Restoring files if your Duplicati installation is lost shows a couple of methods that are faster than database recreate in its entirety (with all its versions and files), but you need the full recreate to continue the backup. Possibly even this will hit the suspected bug that causes wasted download of all dblock files, but in theory the creation of the partial temporary database should be faster than the recreation of the full original one…

But that seems not completely right. I tried that, and as soon a I choose certain files, it triggers a “full database rebuild” instead of a partial one.

Finally!

    MainOperation: Repair
    RecreateDatabaseResults:
        MainOperation: Repair
        ParsedResult: Warning
        Version: 2.0.4.5 (2.0.4.5_beta_2018-11-28)
        EndTime: 16/04/2019 11:47:09 PM (1555422429)
        BeginTime: 26/03/2019 11:34:59 PM (1553603699)
        Duration: 21.01:12:09.4122930

Only took 21 days, 1 hour and 12 minutes to recreate my database!! It apparently went quickly from about 95%-ish. So it seems to be the 90% -> 95% range that bogs down.
The last complete backup was 64GB but I had increased the backup set to ~130GB when it crapped out. So I’m not sure which backup size it is indicative of. Whatever the case it is NOT COOL! This is a major bug that needs to be fixed asap!

Any of the Duplicati developers here?

I am wondering why there is zero response from them to the tickets and forum threads on this issue.

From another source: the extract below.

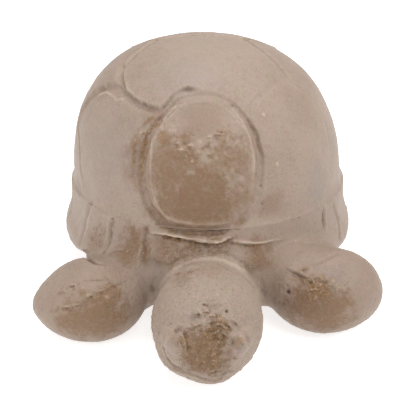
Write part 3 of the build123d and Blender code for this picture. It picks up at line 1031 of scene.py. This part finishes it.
def clay(name, seed, brownness, paleness, grittiness):
    """Unglazed clay: cloudy taupe, browner where the fire caught it, dirty and with painted shade in cuts,
    and with painted highlights on lips and raised bits.
    """
    shader = Shader(name)
    cloud = shader.grain(8.0, seed, 2.0)
    blotch = shader.grain(2.2, seed + 1.5, 3.0, 0.6)
    mottle = shader.grain(0.8, seed + 3.1, 3.0, 0.65)
    grit = shader.grain(0.3, seed + 4.7, 3.0, 0.65)
    crumb = shader.grain(0.75, seed + 6.3, 4.0, 0.7)
    hollow = shader.trace("hollow")
    crumbs = shader.trace("rust")
    warmed = shader.trace("warmth")

    speckle = (mottle - 0.5) * 1.1 + (grit - 0.5) * 1.8
    speckle = speckle * (grittiness + warmed * 1.4 + crumbs * 1.2)
    lightness = (cloud - 0.5) * 0.9 + (blotch - 0.5) * 0.8 + speckle
    lightness = lightness + shader.trace("paleness") * 0.5 + paleness
    colour = shader.mix(lightness.eased(0, 1), clay_colours["middle"], clay_colours["pale"])
    warmth = (blotch - 0.5) * 0.5 + speckle * 0.6 + warmed * 0.95 + brownness
    colour = shader.mix(warmth.eased(-0.1, 1.1), colour, clay_colours["brown"])
    colour = shader.mix(shader.trace("coolness") * 0.7, colour, clay_colours["grey"])
    cast = shader.mix(shader.grain(1.1, seed + 8.2, 4.0, 0.65).eased(0.36, 0.64), rosy_cast, green_cast)
    colour = shader.node("ShaderNodeVectorMath", {"operation": "MULTIPLY"}, {0: colour, 1: cast})
    crumbly = crumbs.eased(0.1, 0.8)
    layers = (
        ((crumbs * 1.2 + (crumb - 0.5) * 2.4).eased(0.35, 0.85) * crumbs.eased(0, 0.35) * 0.8, "rust"),
        ((0.45 - crumb).eased(0, 0.1) * crumbly * 0.7, "dirt"),
        ((crumb - 0.55).eased(0, 0.1) * crumbly * 0.6, "burr"),
        # Dirt and painted shade in cuts, pits, creases and nooks.
        ((hollow * 0.8).eased(0, 1.1), "dirt"),
        # Painted highlights on lips, crests and raised bits.
        (shader.trace("burr") * (0.45 + grit * 0.7), "burr"),
        (grit.eased(0.6, 0.7) * (0.3 + crumbs * 0.5), "burr"),
        ((1 - grit).eased(0.6, 0.72) * (0.35 + warmed * 0.35), "dirt"),
    )
    for share, tone in layers:
        colour = shader.mix(share, colour, clay_colours[tone])

    roughness = 0.5 + (mottle - 0.5) * 0.25 + crumbs * 0.25 + hollow * 0.15
    height = grit * (0.8 + crumbs * 1.0) + mottle * 1.2 + crumb * (0.4 + crumbs * 3.0)
    shader.finish(colour, roughness, shader.bump(height * grittiness, 0.1, 1.0))
    shader.surface.inputs["Specular IOR Level"].default_value = 0.35
    return shader.material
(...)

A backup without working restore is kind of useless…

In the meanwhlie I’ve been considering restic as my backup solution, looks promising so far (no local database…)

Database recreation definitely needs some improvement. It would be helpful if those experiencing issues can provide the following information:

  1. Operating system version
  2. Duplicati version (this is especially important as users can be experiencing similar symptons due to different issues)
  3. Backend storage type
  4. Logs
  5. Any other information about the system while the recreate is (slowly) in progress. For example, amount of free space in the temporary directory, amount of free RAM, CPU usage, networking activity, etc.